While all investing does carry risk, you can minimize any possible damage by embracing some basic truths before gambling your hard-earned money.
"The challenge is that most investors have investment habits that result in poor performance compared to the overall market," explains Singer, the president of Singer Executive Development, a professional training and development company that optimizes business performance of employees and executives.
"It's important to carefully invest the profits to generate wealth," he explained on
Naples News. "Investing in stocks comes with high risk. Take the time to learn about investing and reading financial statements. If you don't have the time for the research, leave it to the professionals and seek help, or utilize low cost mutual funds," he wrote.
"Start early and take advantage of tax-advantaged investment vehicles. Take the first steps, invest early and eventually you will change your life."
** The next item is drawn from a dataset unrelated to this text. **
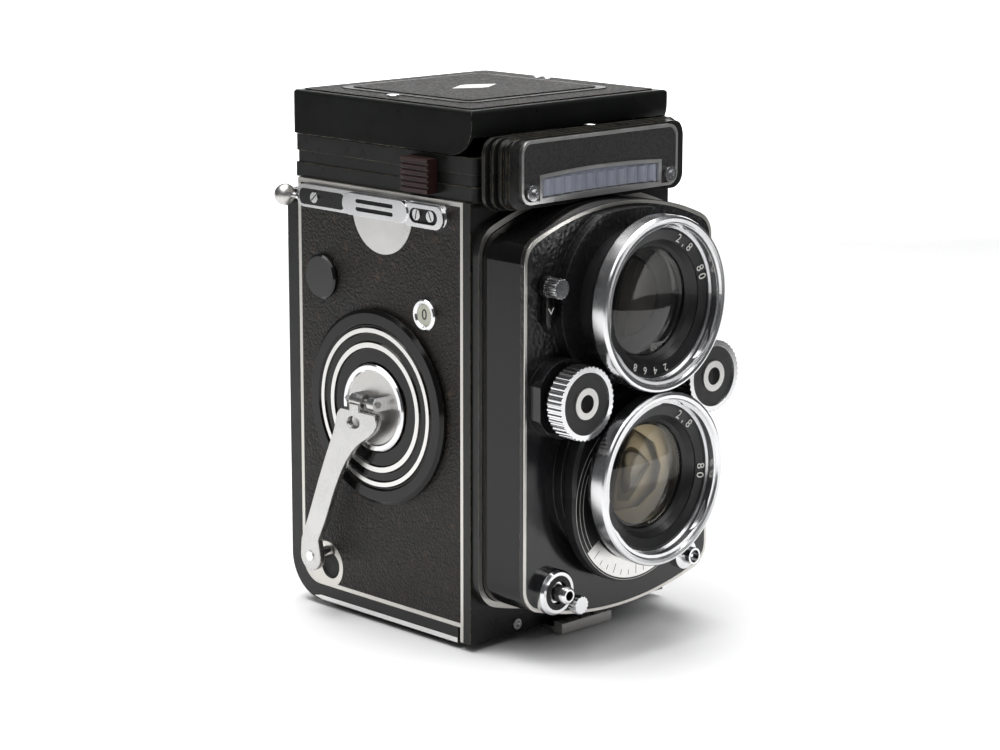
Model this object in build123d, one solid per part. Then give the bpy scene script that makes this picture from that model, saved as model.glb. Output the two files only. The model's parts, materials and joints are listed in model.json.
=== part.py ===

Highlighting three of his seven tips:
- Most people should not pick individual stocks: “There are many aspects of investing that work against you, including human nature, herd mentality, time constraints and the inability to understand financial statements, to name a few. Most investors would be better off with a portion of their investment funds in a low cost mutual fund that tracks the S&P 500 and a portion in a high quality bond fund,” he advises.
- Don't panic: Compound interest is one of the great wealth creators of our time, but if you sell in a panic, you will not achieve good results, he wrote. "The worst thing you can do is "follow the herd over the cliff" and sell at a market bottom. I've watched friends do this since 1987. Dollar cost averaging works far better than trying to time the market. For those that are willing to take the long but sure road to building wealth, I cannot emphasize enough the power of compound interest."
- Never buy on tips: "The taxi driver, the bartender and even your best friend may give you stock tips. Make a promise to yourself to never, ever buy stocks based on a tip. Some of the worst investment mistakes I have ever made were based on taking tips from people I consider to be intelligent. Do your own research before you make the investment."
And while plotting your own investment strategy may seem like a difficult and intimidating task, but financial guru
Matt Towery says it's all a matter of keeping on top of today's news headlines, public opinion surveys and other easy-to-find information.
"Warren Buffett says you have to read, read, read all the time and he's right," Towery — author of
"Newsvesting: Use News and Opinions to Grow Your Personal Wealth," published by Looking Glass — said on
"Newsmax Prime" with J.D. Hayworth on
Newsmax TV.
"You start collecting and looking at news on a day-by-day basis and basically journal it down…. Oil is a great example. We had an oil glut long before anyone was writing about it, but no one was taking advantage of the opportunity to start investing in that and buying oil cheaper until it dropped.
"But if you had been following it, you would have been out of those oil stocks early and you would have been back in when they were down at $40 a share, such as with ConocoPhillips. So you can really do it, anyone can, if they just take a measured approach to it."